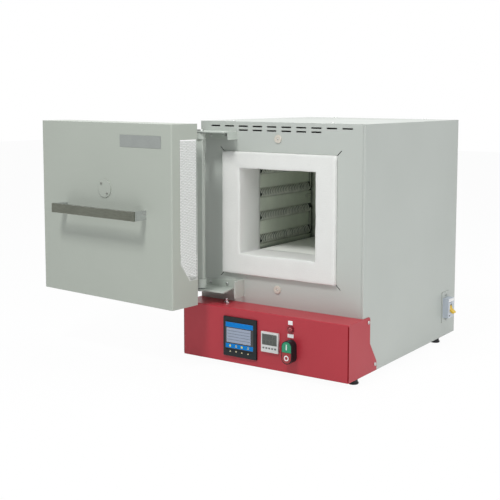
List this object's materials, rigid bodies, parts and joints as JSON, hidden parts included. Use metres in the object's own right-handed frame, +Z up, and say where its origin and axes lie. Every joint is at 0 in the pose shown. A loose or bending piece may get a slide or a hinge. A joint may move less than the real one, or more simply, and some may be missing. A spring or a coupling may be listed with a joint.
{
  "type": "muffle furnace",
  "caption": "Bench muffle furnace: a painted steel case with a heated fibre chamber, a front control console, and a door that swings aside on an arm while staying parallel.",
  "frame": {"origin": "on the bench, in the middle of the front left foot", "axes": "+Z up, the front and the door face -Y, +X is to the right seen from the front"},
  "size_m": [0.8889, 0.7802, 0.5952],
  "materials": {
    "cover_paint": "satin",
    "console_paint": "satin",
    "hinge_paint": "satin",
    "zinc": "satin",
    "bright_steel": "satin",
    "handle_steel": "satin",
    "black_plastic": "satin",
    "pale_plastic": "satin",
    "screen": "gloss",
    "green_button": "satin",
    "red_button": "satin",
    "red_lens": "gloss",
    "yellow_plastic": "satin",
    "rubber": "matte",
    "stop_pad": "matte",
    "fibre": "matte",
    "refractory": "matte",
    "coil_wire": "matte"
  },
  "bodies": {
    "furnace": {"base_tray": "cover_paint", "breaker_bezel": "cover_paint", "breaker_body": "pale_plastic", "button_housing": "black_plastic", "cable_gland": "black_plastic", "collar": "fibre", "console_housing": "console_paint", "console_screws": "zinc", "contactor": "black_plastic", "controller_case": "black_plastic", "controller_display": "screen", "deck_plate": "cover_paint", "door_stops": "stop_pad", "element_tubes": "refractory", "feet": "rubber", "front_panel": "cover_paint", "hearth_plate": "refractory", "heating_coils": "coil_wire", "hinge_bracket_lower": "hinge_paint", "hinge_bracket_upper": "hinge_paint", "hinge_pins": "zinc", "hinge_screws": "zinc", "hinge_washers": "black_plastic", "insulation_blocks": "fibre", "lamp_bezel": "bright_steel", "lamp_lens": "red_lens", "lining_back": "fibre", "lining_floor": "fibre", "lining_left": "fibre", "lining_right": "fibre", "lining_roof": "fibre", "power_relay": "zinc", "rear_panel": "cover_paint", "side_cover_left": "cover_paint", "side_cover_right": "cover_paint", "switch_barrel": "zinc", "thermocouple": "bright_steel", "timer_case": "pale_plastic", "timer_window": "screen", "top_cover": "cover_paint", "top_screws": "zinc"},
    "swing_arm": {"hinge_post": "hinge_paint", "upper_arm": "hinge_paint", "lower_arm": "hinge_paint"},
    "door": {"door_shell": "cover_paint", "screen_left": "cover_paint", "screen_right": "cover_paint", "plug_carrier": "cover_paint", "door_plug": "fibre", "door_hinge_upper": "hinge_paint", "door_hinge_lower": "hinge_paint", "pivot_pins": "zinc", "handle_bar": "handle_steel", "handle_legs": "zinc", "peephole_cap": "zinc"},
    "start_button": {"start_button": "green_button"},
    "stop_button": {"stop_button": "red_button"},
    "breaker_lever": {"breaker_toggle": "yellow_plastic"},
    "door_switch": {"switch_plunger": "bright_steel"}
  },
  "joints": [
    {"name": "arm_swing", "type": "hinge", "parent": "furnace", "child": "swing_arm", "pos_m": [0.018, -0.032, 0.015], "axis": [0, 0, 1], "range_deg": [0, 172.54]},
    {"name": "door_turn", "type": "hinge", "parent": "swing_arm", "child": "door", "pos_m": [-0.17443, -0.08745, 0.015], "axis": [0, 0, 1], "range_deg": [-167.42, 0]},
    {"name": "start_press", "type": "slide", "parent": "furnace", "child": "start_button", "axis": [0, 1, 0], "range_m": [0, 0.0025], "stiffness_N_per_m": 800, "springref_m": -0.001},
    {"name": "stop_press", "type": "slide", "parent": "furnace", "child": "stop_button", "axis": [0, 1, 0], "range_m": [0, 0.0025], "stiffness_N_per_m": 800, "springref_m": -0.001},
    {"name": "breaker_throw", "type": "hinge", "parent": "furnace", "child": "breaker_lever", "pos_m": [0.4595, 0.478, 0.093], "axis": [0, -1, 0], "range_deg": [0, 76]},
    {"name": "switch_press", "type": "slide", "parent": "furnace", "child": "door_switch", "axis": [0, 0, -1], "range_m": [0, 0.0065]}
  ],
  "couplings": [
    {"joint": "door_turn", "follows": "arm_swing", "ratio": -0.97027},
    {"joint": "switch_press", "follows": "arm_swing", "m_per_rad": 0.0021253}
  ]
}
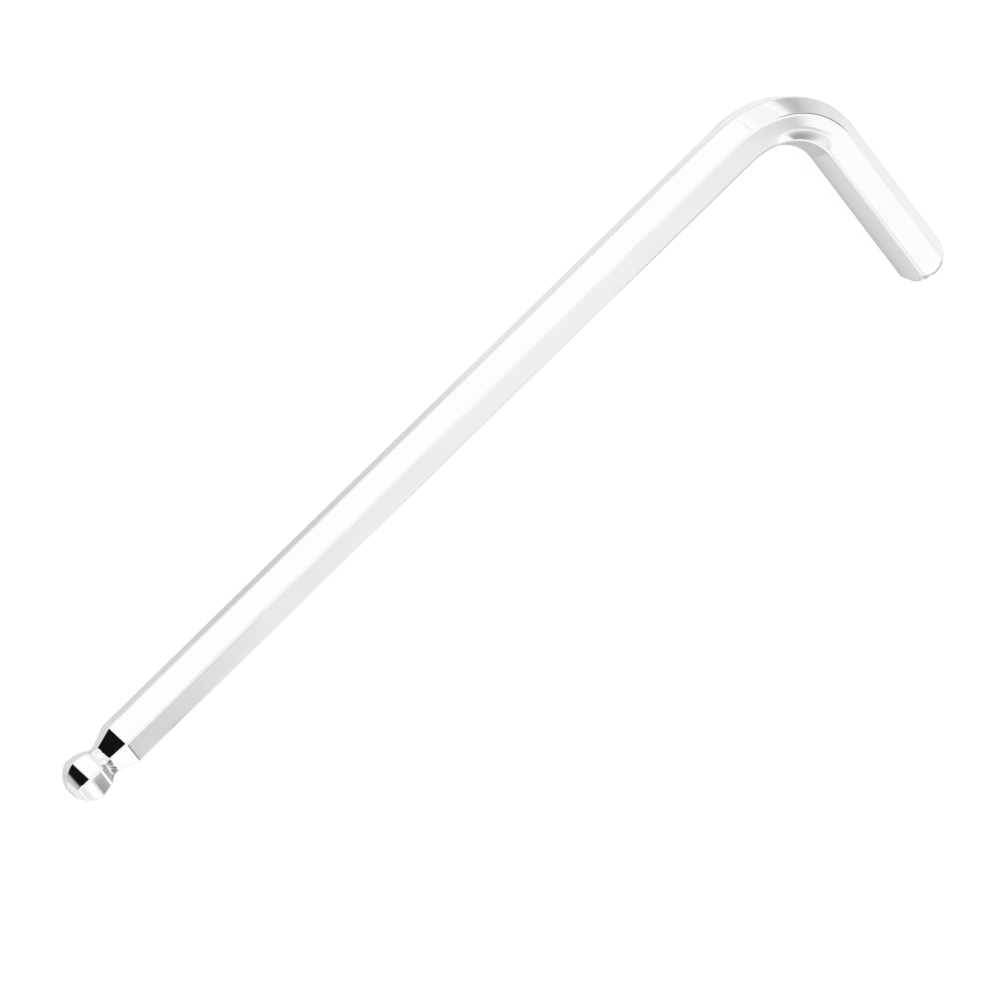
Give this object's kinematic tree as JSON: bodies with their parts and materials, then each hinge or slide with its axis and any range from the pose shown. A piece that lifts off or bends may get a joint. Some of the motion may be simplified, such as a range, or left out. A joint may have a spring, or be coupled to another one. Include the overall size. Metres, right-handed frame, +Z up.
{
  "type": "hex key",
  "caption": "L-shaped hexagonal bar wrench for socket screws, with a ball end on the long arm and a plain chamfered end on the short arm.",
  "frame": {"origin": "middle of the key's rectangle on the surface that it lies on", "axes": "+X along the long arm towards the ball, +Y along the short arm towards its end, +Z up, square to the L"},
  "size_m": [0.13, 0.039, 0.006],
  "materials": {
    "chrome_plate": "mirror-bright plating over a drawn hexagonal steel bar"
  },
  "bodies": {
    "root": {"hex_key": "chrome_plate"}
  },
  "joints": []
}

★ ★ ★ ★ ★

:: Given task ::
From the first line to the last, please quote the material above exactly.

:: Response ::
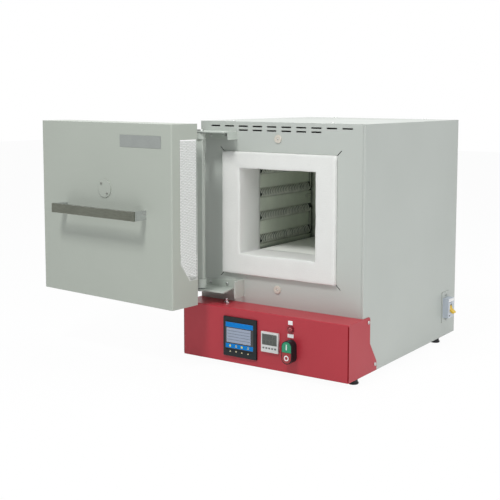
List this object's materials, rigid bodies, parts and joints as JSON, hidden parts included. Use metres in the object's own right-handed frame, +Z up, and say where its origin and axes lie. Every joint is at 0 in the pose shown. A loose or bending piece may get a slide or a hinge. A joint may move less than the real one, or more simply, and some may be missing. A spring or a coupling may be listed with a joint.
{
  "type": "muffle furnace",
  "caption": "Bench muffle furnace: a painted steel case with a heated fibre chamber, a front control console, and a door that swings aside on an arm while staying parallel.",
  "frame": {"origin": "on the bench, in the middle of the front left foot", "axes": "+Z up, the front and the door face -Y, +X is to the right seen from the front"},
  "size_m": [0.8889, 0.7802, 0.5952],
  "materials": {
    "cover_paint": "satin",
    "console_paint": "satin",
    "hinge_paint": "satin",
    "zinc": "satin",
    "bright_steel": "satin",
    "handle_steel": "satin",
    "black_plastic": "satin",
    "pale_plastic": "satin",
    "screen": "gloss",
    "green_button": "satin",
    "red_button": "satin",
    "red_lens": "gloss",
    "yellow_plastic": "satin",
    "rubber": "matte",
    "stop_pad": "matte",
    "fibre": "matte",
    "refractory": "matte",
    "coil_wire": "matte"
  },
  "bodies": {
    "furnace": {"base_tray": "cover_paint", "breaker_bezel": "cover_paint", "breaker_body": "pale_plastic", "button_housing": "black_plastic", "cable_gland": "black_plastic", "collar": "fibre", "console_housing": "console_paint", "console_screws": "zinc", "contactor": "black_plastic", "controller_case": "black_plastic", "controller_display": "screen", "deck_plate": "cover_paint", "door_stops": "stop_pad", "element_tubes": "refractory", "feet": "rubber", "front_panel": "cover_paint", "hearth_plate": "refractory", "heating_coils": "coil_wire", "hinge_bracket_lower": "hinge_paint", "hinge_bracket_upper": "hinge_paint", "hinge_pins": "zinc", "hinge_screws": "zinc", "hinge_washers": "black_plastic", "insulation_blocks": "fibre", "lamp_bezel": "bright_steel", "lamp_lens": "red_lens", "lining_back": "fibre", "lining_floor": "fibre", "lining_left": "fibre", "lining_right": "fibre", "lining_roof": "fibre", "power_relay": "zinc", "rear_panel": "cover_paint", "side_cover_left": "cover_paint", "side_cover_right": "cover_paint", "switch_barrel": "zinc", "thermocouple": "bright_steel", "timer_case": "pale_plastic", "timer_window": "screen", "top_cover": "cover_paint", "top_screws": "zinc"},
    "swing_arm": {"hinge_post": "hinge_paint", "upper_arm": "hinge_paint", "lower_arm": "hinge_paint"},
    "door": {"door_shell": "cover_paint", "screen_left": "cover_paint", "screen_right": "cover_paint", "plug_carrier": "cover_paint", "door_plug": "fibre", "door_hinge_upper": "hinge_paint", "door_hinge_lower": "hinge_paint", "pivot_pins": "zinc", "handle_bar": "handle_steel", "handle_legs": "zinc", "peephole_cap": "zinc"},
    "start_button": {"start_button": "green_button"},
    "stop_button": {"stop_button": "red_button"},
    "breaker_lever": {"breaker_toggle": "yellow_plastic"},
    "door_switch": {"switch_plunger": "bright_steel"}
  },
  "joints": [
    {"name": "arm_swing", "type": "hinge", "parent": "furnace", "child": "swing_arm", "pos_m": [0.018, -0.032, 0.015], "axis": [0, 0, 1], "range_deg": [0, 172.54]},
    {"name": "door_turn", "type": "hinge", "parent": "swing_arm", "child": "door", "pos_m": [-0.17443, -0.08745, 0.015], "axis": [0, 0, 1], "range_deg": [-167.42, 0]},
    {"name": "start_press", "type": "slide", "parent": "furnace", "child": "start_button", "axis": [0, 1, 0], "range_m": [0, 0.0025], "stiffness_N_per_m": 800, "springref_m": -0.001},
    {"name": "stop_press", "type": "slide", "parent": "furnace", "child": "stop_button", "axis": [0, 1, 0], "range_m": [0, 0.0025], "stiffness_N_per_m": 800, "springref_m": -0.001},
    {"name": "breaker_throw", "type": "hinge", "parent": "furnace", "child": "breaker_lever", "pos_m": [0.4595, 0.478, 0.093], "axis": [0, -1, 0], "range_deg": [0, 76]},
    {"name": "switch_press", "type": "slide", "parent": "furnace", "child": "door_switch", "axis": [0, 0, -1], "range_m": [0, 0.0065]}
  ],
  "couplings": [
    {"joint": "door_turn", "follows": "arm_swing", "ratio": -0.97027},
    {"joint": "switch_press", "follows": "arm_swing", "m_per_rad": 0.0021253}
  ]
}
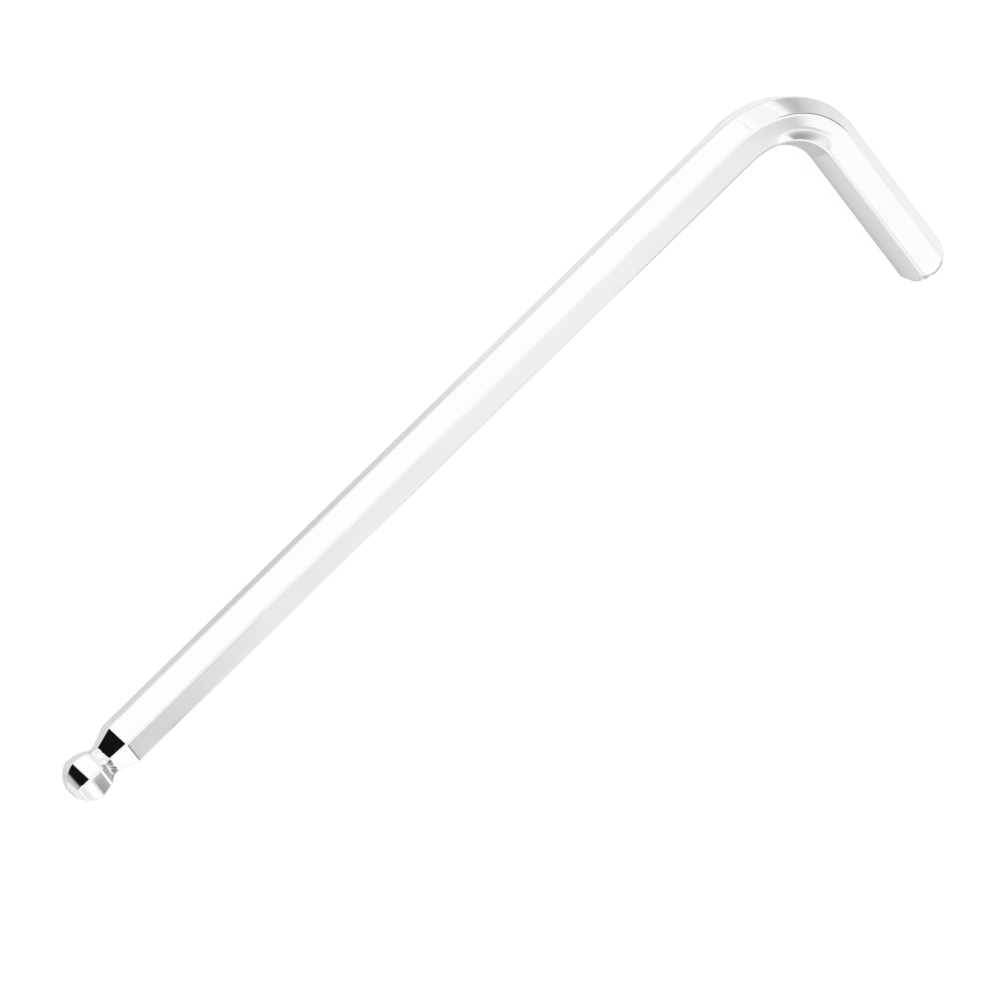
Give this object's kinematic tree as JSON: bodies with their parts and materials, then each hinge or slide with its axis and any range from the pose shown. A piece that lifts off or bends may get a joint. Some of the motion may be simplified, such as a range, or left out. A joint may have a spring, or be coupled to another one. Include the overall size. Metres, right-handed frame, +Z up.
{
  "type": "hex key",
  "caption": "L-shaped hexagonal bar wrench for socket screws, with a ball end on the long arm and a plain chamfered end on the short arm.",
  "frame": {"origin": "middle of the key's rectangle on the surface that it lies on", "axes": "+X along the long arm towards the ball, +Y along the short arm towards its end, +Z up, square to the L"},
  "size_m": [0.13, 0.039, 0.006],
  "materials": {
    "chrome_plate": "mirror-bright plating over a drawn hexagonal steel bar"
  },
  "bodies": {
    "root": {"hex_key": "chrome_plate"}
  },
  "joints": []
}